The state of South Dakota is allowing some horses and horse owners who are traveling out of state to obtain a Certificate of Veterinary Inspection that is valid for a full 6 months rather than 30 days. Not every horse will qualify or be recommended for this new type of health certificate. Known as the Extended Equine Certificate of Veterinary Inspection (EECVI), this health certificate can be issued for horses who travel out of state for short periods of time. This was not a decision the state veterinarian, Dr. Dustin Oedekoven, made lightly. However, after seeing the results in other states that have made the change and the increased communication that has occurred more generally between horse owners, veterinarians, and animal health officials.

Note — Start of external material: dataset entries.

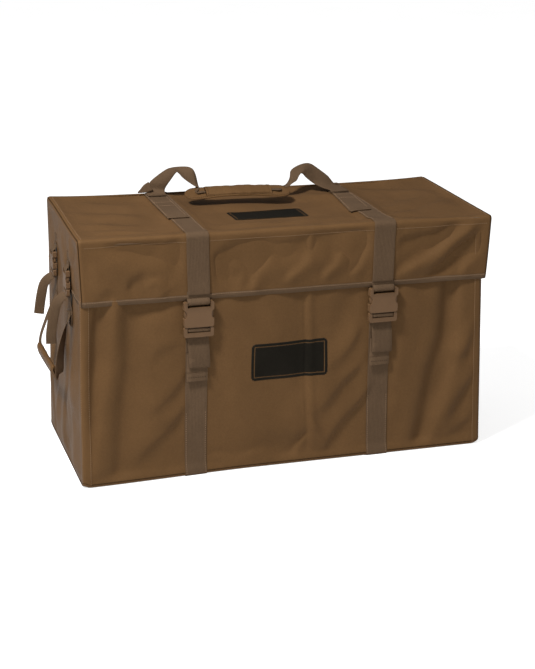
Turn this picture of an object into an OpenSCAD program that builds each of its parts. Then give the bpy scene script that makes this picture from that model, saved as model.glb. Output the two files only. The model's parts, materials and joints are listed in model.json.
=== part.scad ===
// Soft-sided decoy carry bag: a box of coated fabric with egg-crate dividers, a flap lid,
// two front buckled load straps, two buckled end straps and a carry handle on each end,
// and a carry handle on the lid. +X runs along the bag, the front faces -Y, +Z is up,
// and the bag stands on z = 0.

/* [Bag body] */
// Width of the fabric body, end to end
body_w = 944; // [760:1:1100]
// Depth of the fabric body, front to back
body_d = 384; // [340:1:480]
// Overall height to the top of the lid
bag_h = 560; // [520:1:640]
// Thickness of the coated fabric
fabric_t = 2; // [1:0.1:2.5]
// Width of the stitched band along each upright corner
corner_band_w = 20; // [10:1:30]
// Thickness of the loose stiffening board on the bottom
board_t = 3; // [2:0.5:5]

/* [Dividers] */
// Number of dividers that cross the long one
cross_count = 5; // [1:1:7]
// Height of the dividers above the board
divider_h = 430; // [200:1:460]
// Thickness of a divider
divider_t = 3; // [2:0.5:5]

/* [Lid] */
// Depth of the flaps that hang from the lid
flap_depth = 148; // [120:1:150]
// Thickness of the flap fabric
flap_t = 1.5; // [1:0.1:2]
// Space between the body and the inside of the flaps
flap_gap = 1.5; // [1.2:0.1:3]
// Width of the binding sewn along the flap hem
binding_w = 12; // [8:1:20]
// Thickness of the binding
binding_t = 0.7; // [0.5:0.1:1]

/* [Load straps] */
// Distance of each load strap from the middle of the bag
strap_x = 215; // [150:1:280]
// Width of the load strap webbing
web = 50; // [38:1:50]
// Thickness of the load strap webbing
web_t = 1.9; // [1.2:0.1:2]
// Height of a front buckle's lower edge
front_buckle_z = 330; // [300:1:332]
// Length of the loose strap end that hangs below a front buckle
front_tail = 74; // [40:1:110]

/* [End straps] */
// Distance of each end strap from the middle of the end
end_strap_y = 80; // [60:1:110]
// Width of the end strap webbing
end_web = 25; // [20:1:30]
// Thickness of the end strap webbing
end_web_t = 1.4; // [1:0.1:1.6]
// Height of an end buckle's lower edge
end_buckle_z = 410; // [404:1:416]
// Length of the loose end of an end strap
end_tail = 62; // [30:1:80]

/* [Top handle] */
// Length of the padded grip
grip_len = 250; // [180:1:260]
// Width of the padded grip
grip_w = 50; // [40:1:60]
// Thickness of the grip's flat pad
grip_pad_t = 7; // [4:0.5:9]
// Height of the grip's underside above the lid
grip_lift = 20; // [10:1:30]
// Height of the folded webbing above the lid
loop_h = 64; // [50:1:80]

/* [End handles] */
// Length of an end handle's webbing legs
leg_len = 128; // [90:1:140]
// Angle at which an end handle hangs away from the bag
leg_tilt = 20; // [12:1:30]
// Width of an end handle's wrapped grip
end_grip_w = 34; // [32:1:40]
// Thickness of an end handle's wrapped grip
end_grip_t = 14; // [8:1:18]

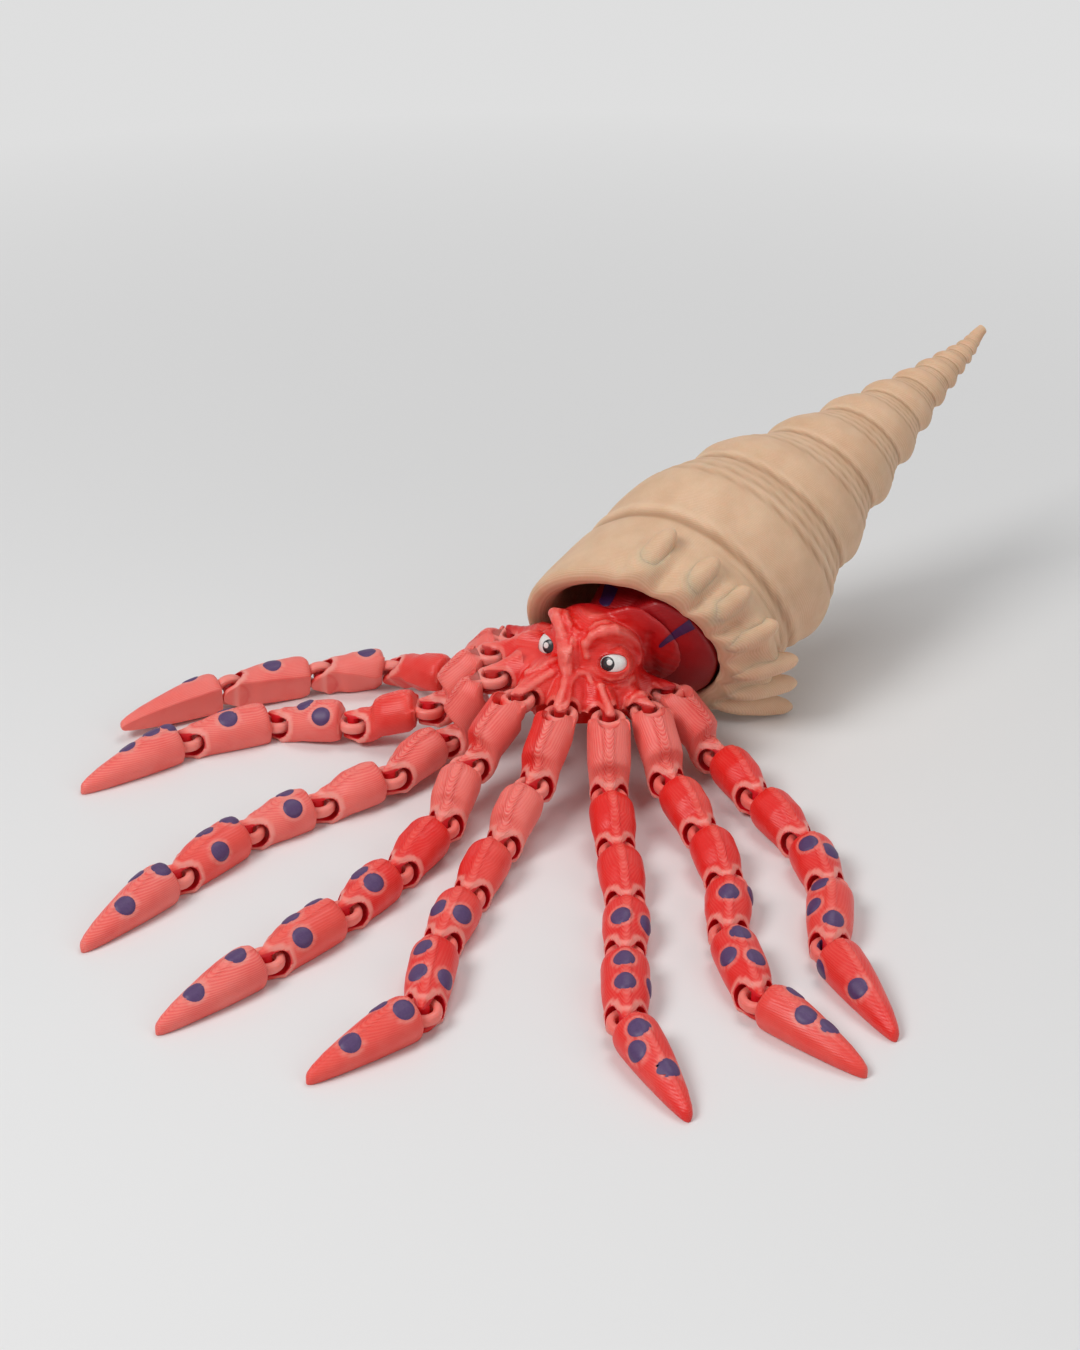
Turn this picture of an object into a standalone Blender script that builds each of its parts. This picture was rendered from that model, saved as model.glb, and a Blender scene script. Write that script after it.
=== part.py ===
"""Articulated squid figurine: a head with eight jointed arms, living in a long spiral shell.

Metres, +Z up. The figurine lies on the plane z = 0 and looks toward -Y, a little to -X.
Headings are degrees about +Z: 0 points to -Y (toward the viewer) and 90 to +X.
"""
import math

import bmesh
import bpy
from mathutils import Matrix, Vector

MM = 0.001
UP = Vector((0.0, 0.0, 1.0))

# Joint between two links: a ring of the outer link hangs on the upright bar in the inner link's nose
BAR_RADIUS = 1.3 * MM
RING_RUN_GAP = 0.6 * MM
RING_WIDTH = 1.7 * MM
RING_THICK = 2.2 * MM
SLOT_SIDE_GAP = 0.5 * MM
SLOT_LEVEL_GAP = 0.5 * MM
FLOOR_THICK = 1.4 * MM
ROOF_THICK = 1.3 * MM
RING_INNER = BAR_RADIUS + RING_RUN_GAP
RING_OUTER = RING_INNER + RING_WIDTH
SLOT_RADIUS = RING_OUTER + SLOT_SIDE_GAP
SLOT_HEIGHT = RING_THICK + 2 * SLOT_LEVEL_GAP
AXIS_HEIGHT = FLOOR_THICK + SLOT_HEIGHT / 2
NOSE_HEIGHT = FLOOR_THICK + SLOT_HEIGHT + ROOF_THICK
RING_SIDES = 8
SLOT_SIDES = 10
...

It might seem counterintuitive that horses traveling out of state for shorter periods would be entitled to a longer health certificate, but it helps to understand the larger rationale for the change. It isn’t that a horse examined and deemed to be in good health by a veterinarian can’t get seriously ill within the next 6 months. That’s not how horses work. In fact, some illnesses can manifest within 30 days.
Regardless of whether the horse has had a veterinary examination within the last month or the last 6 months, it’s the responsibility of the horse owner to look for any signs of illness really, but especially signs of a serious and/or contagious disease. The vast majority of horse owners know what to watch out for and have no qualms about staying diligent and reporting any serious illnesses to the authorities as well as their equine veterinarian.
So, why have a Certificate of Veterinary Inspection at all? Well, for one thing, veterinarians are able to detect many illnesses and injuries earlier than the average horse owner. For another thing, it keeps unscrupulous owners from traveling with a sick horse or trying to sell one under false pretenses. Likewise, horses with shorter travel plans are more likely to be able to return safely home when the first symptoms appear. Horses on longer trips may have to get better on the road, making it that much more important they start the trip out with a clean bill of health.